Solutions to problems of network control usually involve the identification of an optimal set of driver nodes, such that the given system can be steered in a desired direction. Identifying such nodes, in often extremely high-dimensional search spaces, poses an extremely difficult optimization problem in most practical applications. On the other hand, most real-world networks possess structural redundancies (symmetries) which can be exploited in virtually any network analysis, leading to outstanding computational reductions in typical calculations. However, network symmetries have not yet been exploited in network control problems.
In this PhD project, the candidate will develop new algorithms and numerical techniques to solve or approximate network control problems exploiting recent results on network symmetries, which allow the identification of structurally equivalent nodes. Identifying such nodes allows successive reductions of the system complexity, substantially reducing the number of degrees of freedom of any network optimization problem.

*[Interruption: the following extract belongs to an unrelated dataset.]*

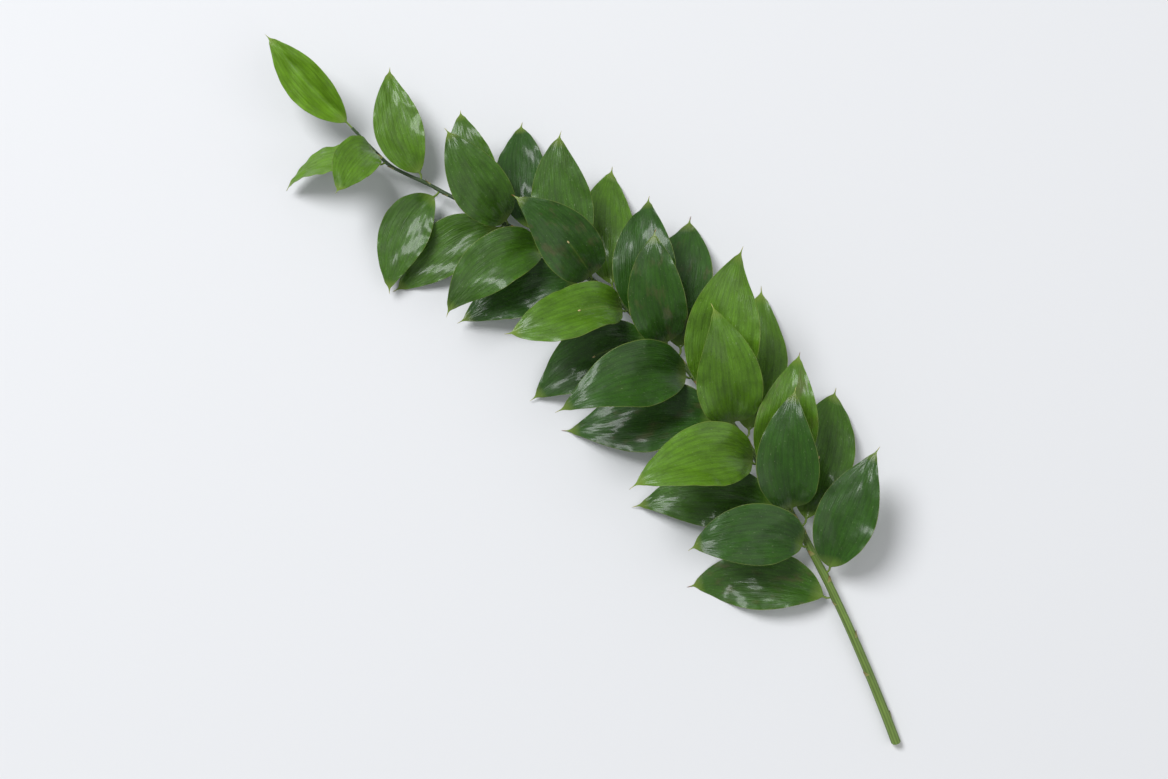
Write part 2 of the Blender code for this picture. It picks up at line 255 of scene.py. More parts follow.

The proposed PhD project is interdisciplinary in nature and will bring together recent state-of-the-art insights in the mathematical study of networks by Dr Sanchez-Garcia with recent work in computer science on network control in influence maximization by Dr Brede. The PhD candidate will be trained in a unique set of interdisciplinary skills in pure and applied mathematics, computer science and physics.
The ideal candidate will have at least an upper second-class in an undergraduate degree, or a merit at Masters, in Mathematics, Computer Science, Physics or related area, with an interest in networks and/or control optimisation.